After submitting my paper on Mycenaean Gates (submitted last week), I am now delving into what Mycenaean cult / worship actually looked like. One thing of particular interest to me are the objects of veneration themselves: statues of the gods and ancestors.
French already suggested that the ivory face found in the Room with the Fresco at Mycenae may have been part of a cult statue. As I argue in my paper (in Strootman / van Wijk 2024??), these statues were probably clothed -hence the conuli / dress weights in the Room.
Like some of the larger terracotta statues found elsewhere in the Cult Centre, these wooden / ivory statues may have held attributes: perhaps sceptres (topped by, e.g. lions -the symbol of divine kingship?)
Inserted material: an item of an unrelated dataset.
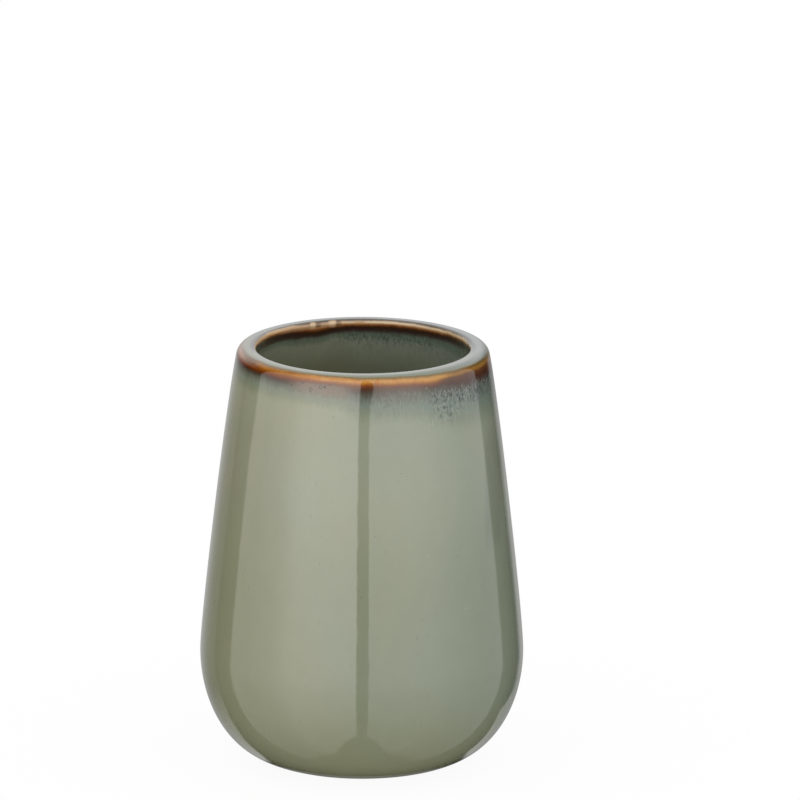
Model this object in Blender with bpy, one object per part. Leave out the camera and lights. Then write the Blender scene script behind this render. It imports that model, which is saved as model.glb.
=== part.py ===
"""A glazed stoneware tumbler for toothbrushes, standing on four anti-slip pads.

Metres, with +Z up and the front towards -Y. The origin lies under the middle of the cup,
on the surface that the pads stand on.
"""

import math

import bmesh
import bpy
from mathutils import Vector
from mathutils.geometry import interpolate_bezier

# The whole object
HEIGHT = 0.105
SEGMENTS = 64

# Outside of the cup, from the foot ring up
FOOT_RADIUS = 0.0215
FOOT_RING_WIDTH = 0.0025
FOOT_RING_HEIGHT = 0.0005
FOOT_EDGE_ROUND = 0.0003
UNDERSIDE_LEAN = 0.0
UNDERSIDE_PULL_SHARE = 0.579
BELLY_RADIUS = 0.040
BELLY_HEIGHT = 0.0277
BELLY_LOWER_PULL_SHARE = 0.537
BELLY_UPPER_PULL_SHARE = 0.105
SHOULDER_LEAN = math.radians(11.0)
SHOULDER_PULL_SHARE = 0.17

# Lip
MOUTH_RADIUS = 0.0261
LIP_THICKNESS = 0.0051
LIP_OUTER_ROUND_SHARE = 0.512
LIP_INNER_ROUND_SHARE = 0.21

# Inside of the cup
WALL = 0.0054
FLOOR_THICKNESS = 0.0057
FLOOR_FLAT_RADIUS = 0.018
INNER_CORNER_PULL_SHARE = 0.6

# Anti-slip pads, stuck to the recess inside the foot ring
PAD_SIDES = ("front", "right", "back", "left")
PAD_RADIUS = 0.0045
PAD_THICKNESS = 0.0020
PAD_PROUD = 0.0007
PAD_EDGE_ROUND = 0.0004
PAD_RING_CLEARANCE = 0.0010
PAD_SEGMENTS = 32
SEAT_GAP = 0.0003

# How finely the turned profile is drawn
UNDERSIDE_POINTS = 12
FLANK_POINTS = 8
LIP_POINTS = 6
EDGE_POINTS = 3
WELD_DISTANCE = 1e-6
SHARP_ANGLE = math.radians(40.0)

# Linear base colours
GLAZE_COLOUR = (0.215, 0.235, 0.150, 1.0)
PAD_COLOUR = (0.55, 0.56, 0.54, 1.0)

OUTWARD = Vector((1.0, 0.0, 0.0))
UPWARD = Vector((0.0, 0.0, 1.0))


def clear_scene():
    for thing in list(bpy.data.objects):
        bpy.data.objects.remove(thing, do_unlink=True)


def make_material(name, colour, roughness):
    material = bpy.data.materials.new(name)
    material.use_nodes = True
    shader = material.node_tree.nodes["Principled BSDF"]
    shader.inputs["Base Color"].default_value = colour
    shader.inputs["Roughness"].default_value = roughness
    shader.inputs["Metallic"].default_value = 0.0
    return material


def place(radius, height):
    """A point of the profile, which lies in the plane through the axis and +X."""
    return OUTWARD * radius + UPWARD * height


def heading(angle):
    """The direction at this angle above straight outwards."""
    return OUTWARD * math.cos(angle) + UPWARD * math.sin(angle)


def arc(centre, radius, first_angle, last_angle, points):
    """A round stretch of the profile, both ends included."""
    step = (last_angle - first_angle) / (points - 1)
    return [centre + heading(first_angle + step * index) * radius for index in range(points)]


def sweep(start, start_pull, end, end_pull, points):
    """A smooth stretch of the profile that leaves its ends along the two pulls."""
    return list(interpolate_bezier(start, start + start_pull, end + end_pull, end, points))


def recess_ceiling():
    """Height of the flat face that the pads are stuck to."""
    return PAD_THICKNESS + SEAT_GAP


def recess_radius():
    return FOOT_RADIUS - FOOT_RING_WIDTH


def foot_profile():
    """From the axis out along the recess, and round the foot ring to where the glaze starts."""
    inner_edge = place(recess_radius() + FOOT_EDGE_ROUND, PAD_PROUD + FOOT_EDGE_ROUND)
    outer_edge = place(FOOT_RADIUS - FOOT_EDGE_ROUND, PAD_PROUD + FOOT_EDGE_ROUND)
    return (
        [place(0.0, recess_ceiling()), place(recess_radius(), recess_ceiling())]
        + arc(inner_edge, FOOT_EDGE_ROUND, -math.pi, -math.pi / 2, EDGE_POINTS)
        + arc(outer_edge, FOOT_EDGE_ROUND, -math.pi / 2, 0.0, EDGE_POINTS)
    )


def lip_profile():
    """Over the lip, from the lean of the flank outside to the same lean inside."""
    outer_round = LIP_THICKNESS * LIP_OUTER_ROUND_SHARE
    inner_round = LIP_THICKNESS * LIP_INNER_ROUND_SHARE
    outer_centre = place(MOUTH_RADIUS + LIP_THICKNESS - outer_round, HEIGHT - outer_round)
    inner_centre = place(MOUTH_RADIUS + inner_round, HEIGHT - inner_round)
    return (
        arc(outer_centre, outer_round, SHOULDER_LEAN, math.pi / 2, LIP_POINTS)
        + arc(inner_centre, inner_round, math.pi / 2, math.pi + SHOULDER_LEAN, LIP_POINTS)
    )


def flank(belly, lip_end):
    """One side of the wall, from the belly up to where the lip starts."""
    rise = lip_end.z - belly.z
    down_the_flank = heading(SHOULDER_LEAN - math.pi / 2)
    return sweep(
        belly,
        UPWARD * rise * BELLY_UPPER_PULL_SHARE,
        lip_end,
        down_the_flank * rise * SHOULDER_PULL_SHARE,
        FLANK_POINTS,
    )


def underside_profile():
    """The round underside, from the top of the foot ring out to the belly."""
    start = place(FOOT_RADIUS, PAD_PROUD + FOOT_RING_HEIGHT)
    belly = place(BELLY_RADIUS, BELLY_HEIGHT)
    return sweep(
        start,
        heading(UNDERSIDE_LEAN) * (belly.x - start.x) * UNDERSIDE_PULL_SHARE,
        belly,
        -UPWARD * (belly.z - start.z) * BELLY_LOWER_PULL_SHARE,
        UNDERSIDE_POINTS,
    )


def floor_profile():
    """The inside, from the belly down round the corner and along the floor to the axis."""
    belly = place(BELLY_RADIUS - WALL, BELLY_HEIGHT)
    floor_edge = place(FLOOR_FLAT_RADIUS, recess_ceiling() + FLOOR_THICKNESS)
    corner = sweep(
        belly,
        -UPWARD * (belly.z - floor_edge.z) * INNER_CORNER_PULL_SHARE,
        floor_edge,
        OUTWARD * (belly.x - floor_edge.x) * INNER_CORNER_PULL_SHARE,
        UNDERSIDE_POINTS,
    )
    return corner + [place(0.0, floor_edge.z)]


def cup_profile():
    lip = lip_profile()
    outer_flank = flank(place(BELLY_RADIUS, BELLY_HEIGHT), lip[0])
    inner_flank = flank(place(BELLY_RADIUS - WALL, BELLY_HEIGHT), lip[-1])
    return (
        foot_profile()
        + underside_profile()
        + outer_flank[1:-1]
        + lip
        + inner_flank[-2:0:-1]
        + floor_profile()
    )


def turned_mesh(name, profile):
    """The solid that a profile with both ends on the Z axis sweeps out in a full turn."""
    shape = bmesh.new()
    corners = [shape.verts.new(point) for point in profile]
    edges = [shape.edges.new(pair) for pair in zip(corners, corners[1:])]
    bmesh.ops.spin(
        shape,
        geom=corners + edges,
        cent=(0.0, 0.0, 0.0),
        axis=UPWARD,
        angle=math.tau,
        steps=SEGMENTS,
        use_merge=True,
    )
    bmesh.ops.remove_doubles(shape, verts=shape.verts, dist=WELD_DISTANCE)
    bmesh.ops.recalc_face_normals(shape, faces=shape.faces)
    mesh = bpy.data.meshes.new(name)
    shape.to_mesh(mesh)
    shape.free()
    mesh.shade_smooth()
    mesh.set_sharp_from_angle(angle=SHARP_ANGLE)
    return mesh


def disc_mesh(name):
    """A pad's plain disc, with its underside at height zero."""
    shape = bmesh.new()
    bmesh.ops.create_cone(
        shape,
        cap_ends=True,
        segments=PAD_SEGMENTS,
        radius1=PAD_RADIUS,
        radius2=PAD_RADIUS,
        depth=PAD_THICKNESS,
    )
    bmesh.ops.translate(shape, verts=shape.verts, vec=UPWARD * PAD_THICKNESS / 2)
    mesh = bpy.data.meshes.new(name)
    shape.to_mesh(mesh)
    shape.free()
    mesh.shade_smooth()
    mesh.set_sharp_from_angle(angle=SHARP_ANGLE)
    return mesh


def add_object(name, mesh, material):
    thing = bpy.data.objects.new(name, mesh)
    thing.data.materials.append(material)
    bpy.context.scene.collection.objects.link(thing)
    return thing


def make_cup():
    glaze = make_material("green_glaze", GLAZE_COLOUR, 0.12)
    return add_object("stoneware_cup", turned_mesh("stoneware_cup", cup_profile()), glaze)


def make_pads(cup):
    """Equal pads on a circle that keeps them clear of the foot ring, one on each side."""
    mesh = disc_mesh("foot_pad")
    circle_radius = recess_radius() - PAD_RING_CLEARANCE - PAD_RADIUS
    for index, side in enumerate(PAD_SIDES):
        silicone = make_material(f"silicone_{side}", PAD_COLOUR, 0.5)
        pad = add_object(f"foot_pad_{side}", mesh.copy(), silicone)
        turn = math.tau * index / len(PAD_SIDES) - math.pi / 2
        pad.location = (circle_radius * math.cos(turn), circle_radius * math.sin(turn), 0.0)
        pad.parent = cup
        rounding = pad.modifiers.new("rounded_edges", "BEVEL")
        rounding.width = PAD_EDGE_ROUND
        rounding.segments = 2
        rounding.limit_method = "ANGLE"


clear_scene()
make_pads(make_cup())
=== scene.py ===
"""The glazed stoneware bathroom tumbler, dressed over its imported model.

Metres, +Z up, front towards -Y, on a pale floor at height zero.
"""

import math

import bmesh
import bpy
from mathutils import Matrix, Vector


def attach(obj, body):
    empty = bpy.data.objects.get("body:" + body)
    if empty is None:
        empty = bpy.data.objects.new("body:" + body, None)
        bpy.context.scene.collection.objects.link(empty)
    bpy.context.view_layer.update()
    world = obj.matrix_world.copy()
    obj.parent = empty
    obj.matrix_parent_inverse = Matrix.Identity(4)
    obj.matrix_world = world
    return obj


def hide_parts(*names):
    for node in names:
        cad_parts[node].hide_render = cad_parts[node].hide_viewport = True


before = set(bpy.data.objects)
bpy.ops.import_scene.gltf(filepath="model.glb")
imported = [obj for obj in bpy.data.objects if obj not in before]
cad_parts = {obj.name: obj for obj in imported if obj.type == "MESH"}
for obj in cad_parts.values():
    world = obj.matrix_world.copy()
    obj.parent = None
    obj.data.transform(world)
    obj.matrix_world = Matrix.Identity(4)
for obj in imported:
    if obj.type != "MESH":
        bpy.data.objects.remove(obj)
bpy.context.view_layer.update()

# The cup
# One stoneware body, cast and turned: a flat recess underneath, a narrow foot ring, a full
# belly, nearly straight flanks and a thick round lip. It is drawn as one turned profile that
# starts under the middle, goes round the foot and up outside, over the lip and down inside.

CUP_SIZES = {
    "Height": 0.105,
    "Foot Radius": 0.0215,
    "Foot Ring Width": 0.0025,
    "Foot Ring Base": 0.0007,
    "Foot Ring Top": 0.0012,
    "Foot Edge Round": 0.0003,
    "Recess Height": 0.0023,
    "Underside Lean": 0.0,
    "Underside Pull": 0.579,
    "Belly Radius": 0.040,
    "Belly Height": 0.0277,
    "Belly Lower Pull": 0.537,
    "Belly Upper Pull": 0.105,
    "Shoulder Lean": math.radians(11.0),
    "Shoulder Pull": 0.17,
    "Mouth Radius": 0.0261,
    "Lip Thickness": 0.0051,
    "Lip Outer Round": 0.002611,
    "Lip Inner Round": 0.001071,
    "Wall": 0.0054,
    "Floor Height": 0.0080,
    "Floor Radius": 0.018,
    "Inner Corner Pull": 0.6,
    "Glaze Roll": 0.00012,
    "Glaze Roll Width": 0.0011,
    "Glaze Start": 0.004,
    "Unevenness": 0.00007,
    "Unevenness Size": 0.024,
    "Around": 288,
    "Flank Rows": 96,
    "Underside Rows": 40,
    "Lip Rows": 16,
    "Flat Rows": 5,
    "Edge Rows": 4,
}
CURVE_STEPS = 900
WELD_DISTANCE = 2e-6
SHARP_ANGLE = math.radians(50.0)
QUARTER = math.pi / 2
LIP_MARK = "from_crest"


class Wire:
    """One output of a node tree. Arithmetic on wires adds the Math nodes that work it out."""

    def __init__(self, tree, socket=None):
        self.tree = tree
        self.socket = socket

    def node(self, kind, settings=None, sockets=None, out=0):
        """A new node in the same tree: its settings first, then values or links for its sockets."""
        new = self.tree.nodes.new(kind)
        for name, value in (settings or {}).items():
            if name == "stops":
                lay_stops(new.color_ramp, value)
            else:
                setattr(new, name, value)
        for name, value in (sockets or {}).items():
            for one in value if isinstance(value, list) else [value]:
                if isinstance(one, Wire):
                    self.tree.links.new(one.socket, new.inputs[name])
                else:
                    new.inputs[name].default_value = one
        return Wire(self.tree, new.outputs[out] if new.outputs else None)

    def beside(self, name):
        """Another output of the node that this wire comes from."""
        return Wire(self.tree, self.socket.node.outputs[name])

    def math(self, operation, *values):
        return self.node("ShaderNodeMath", {"operation": operation}, dict(enumerate(values)))

    def __add__(self, other):
        return self.math("ADD", self, other)

    def __radd__(self, other):
        return self.math("ADD", other, self)

    def __sub__(self, other):
        return self.math("SUBTRACT", self, other)

    def __rsub__(self, other):
        return self.math("SUBTRACT", other, self)

    def __mul__(self, other):
        return self.math("MULTIPLY", self, other)

    def __rmul__(self, other):
        return self.math("MULTIPLY", other, self)

    def __truediv__(self, other):
        return self.math("DIVIDE", self, other)

    def __rtruediv__(self, other):
        return self.math("DIVIDE", other, self)

    def __neg__(self):
        return self.math("MULTIPLY", self, -1.0)

    def __abs__(self):
        return self.math("ABSOLUTE", self)

    def rise(self, low, high):
        """0 below low, 1 above high and an easy slope between them."""
        return self.node(
            "ShaderNodeMapRange",
            {"interpolation_type": "SMOOTHSTEP"},
            {"Value": self, "From Min": low, "From Max": high},
        )

    def hump(self, low, full_from, full_to, high):
        """1 from full_from to full_to, easing to 0 at low and at high."""
        return self.rise(low, full_from) * (1.0 - self.rise(full_to, high))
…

I am increasingly wondering whether some objects that we have identified as, e.g., rhyta, may not in fact have been parts of cult statues. This Hittite fist, for example..could it not have been fixed to a wooden frame? It reminds me of the stormgod’s fist at Hattusa…
It’s all conjecture of course. I cannot imagine that Bronze Age cult did not involve sizeable statues (like later times):
Their “visible” bits may well have been made of metal (I note that silver and gold, in Egypt at least, were thought to present divine bones and skin).
Anyway, some of my thought will appear in the forthcoming book on “Gates and Passageways” in the Brill series “Cultural Interactions in the Mediterranean” (hopefully out in 2024).